Were a male celebrity to have an affair with a female attorney, I doubt the headline would mention her career.  But when it’s a stripper, forget it.  The double standard persists.

It appears that some aspects of strippers are cool – the sexy part, the pole dancing part, the wet and wild part.  But conversely strippers take a disproportionate amount of the blame when a billionaire’s marriage is broken (Banks lumps them interchangeably with “wackos”).

But what about the stripper who’s a mom, a daughter, a school colleague, a survivor?  Who represents them?

Sandy Banks states, “Maybe the best advice I can give is the sort of old-fashioned thing my mother told me: You can judge a person by the company he keeps.”

Maybe she lived in my cul-de-sac.

8 thoughts on “Take This Pole and Shove It!

  1. Right on! Is it really all that surprising that these me just want to chill with some real people and get their freak on? I think its a given.

  2. Laurel, thank you so much for this. I am one of those people who have, without much information (being to bashful to ask), have thought your background was really intriguing and probably very cool.
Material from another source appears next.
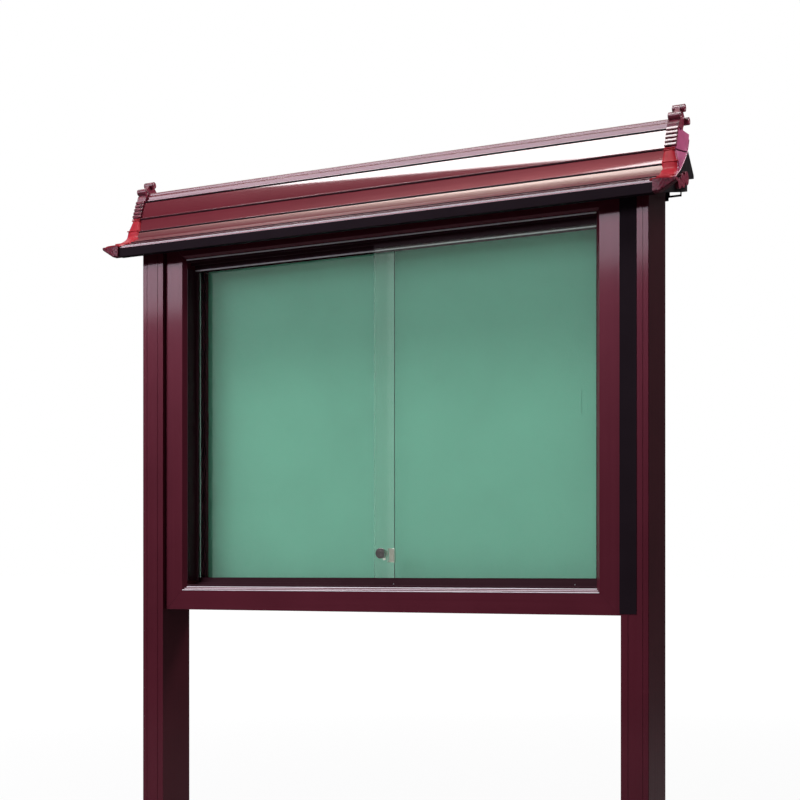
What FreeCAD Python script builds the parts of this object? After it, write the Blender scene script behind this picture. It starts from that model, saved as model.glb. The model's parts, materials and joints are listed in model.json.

I’m really grateful that you’ve taken on blogging to talk about this. Your post in thoughtful and personal and engaging. And I found it to be very uplifting as well. Bravo! I can see through your post that this part of your life hasn’t been entirely easy for you either. There was undoubtedly some pain. I appreciate you sharing this. There’s a lot to be learned from your life. [Insert here further gushing ad nauseum.] Thanks!

  3. Wow, Laurel. What a powerful piece. You are an EXCELLENT writer. I look forward to future blogs!!

  4. Wow. This could easily appear in a column or magazine. I love that there’s a cultural comment underneath the fantastic look behind the closed doors of a strip club.